Biarkan saja "duri dalam daging" itu menusuk tubuh sang pemimpin, agar bisa segera dipangkas habis oleh publik pendukung Presiden RI yang memang tak henti-henti menunggu kapan panen raya tanaman anyir saat mengeluarkan taji dan racunnya. Sungguh masa-masa panen itu dinanti oleh barisan akar rumput nalar sehat nan lama sudah menyentuh kadar dengan 'level gregetan'.
Selebihnya sesuai pengamatan Pengamat yang kadang (sosok ini) di media disebut oleh sebagian umat pers sebagai 'pentolan 212' bahkan diberi gelar majas marjinal dan rasis oleh Rudi Kamri, pengamat sebagai tokoh "Geng Petamburan", bisa jadi karena pengamat dilatarbelakangi selaku eks Kadivhum DPP. 212 dan salah seorang 'orang dekat' Sang Ulama Besar di Puncak Tertinggi di Tanah Air bagi kalangan para tokoh ulama dan simpatisan 212 dan panutan beberapa kerabatnya ormas besar yang eksis lainnya, termasuk dan sayap sayap organisasi bentukan atau permisif dari Sang Imam Besar (TPM, KORLABI, TPUA dan API, GNPU) serta kelompok simpatisan lainnya yang menyebar dari Sabang-Merauke.

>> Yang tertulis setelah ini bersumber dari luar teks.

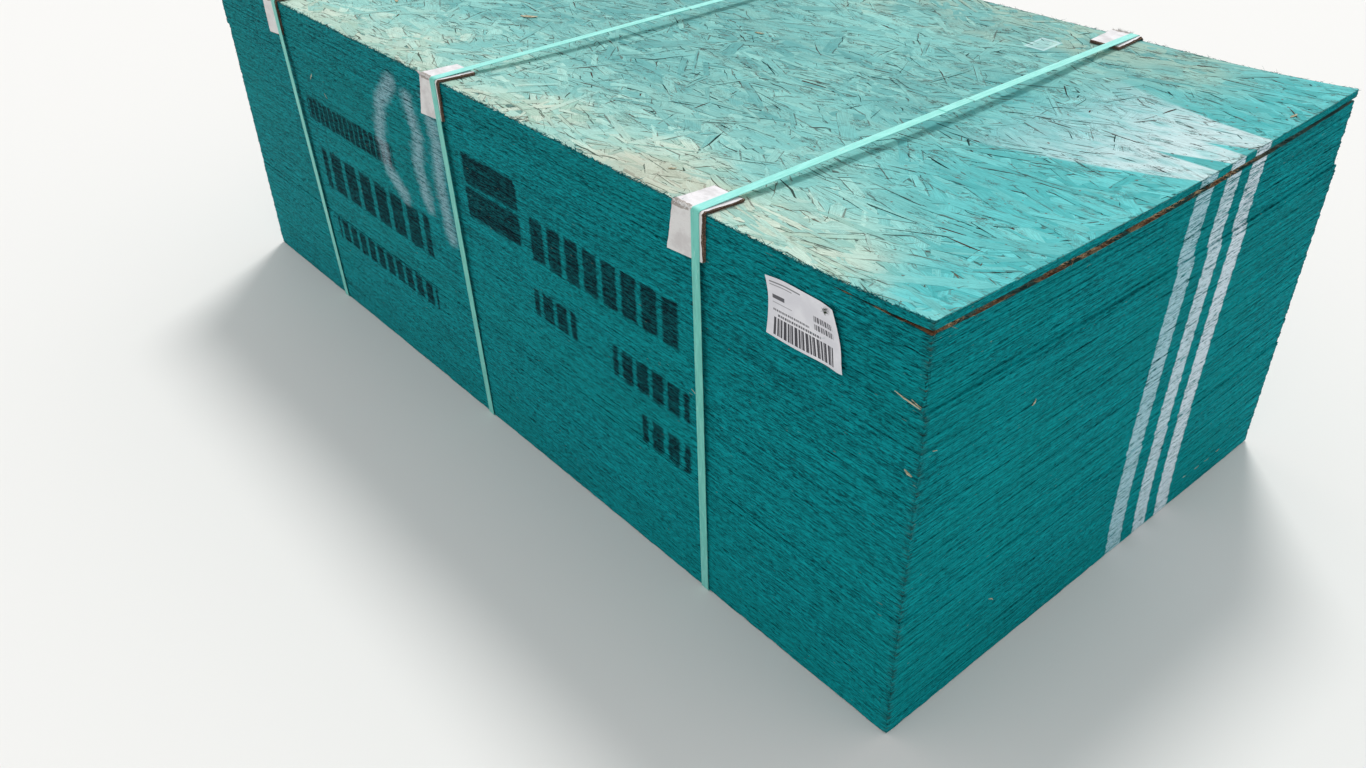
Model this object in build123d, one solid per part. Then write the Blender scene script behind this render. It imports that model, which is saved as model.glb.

Maka hasil amatan kebijakan sosial dan politik secara seksama yang dihubungkan dengan berbagai gejala perkembangan dampak kekuatan (peta) dan diskursus politik tanah air, juga terilhami peribahasa "tidak ada kawan abadi dalam politik melainkan sekedar kepentingan". Maka pengamat ingin mengatakan, andai ada gerakan pengganggu kinerja KMP oleh kelompok dengan sinyal negatif, asumsi atau dugaan sementara mengarah kepada seorang tokoh yang karakteristiknya sarat dengan metode politik 'lip service.'
Kesimpulan akhir , 212 tidak bakal mendekati sosok pembohong kuadrat yang sulit tuk insaf, atau dengan kata lain dukungan politis 212 terhadap sosok "common enemy" tegas pengamat nyatakan mustahil, mirip keyakinan publik yang menolak segala metode upaya penolakan terhadap misteri digunakannya "Ijazah Palsu,".
Wallahu'alam, namanya juga politik? Tidak boleh stagnasi dari pupuk politik model klasik mantan para penguasa, yaitu Indonesia menuju keberhasilan cita cita konstitusi "adil dan sejahtera".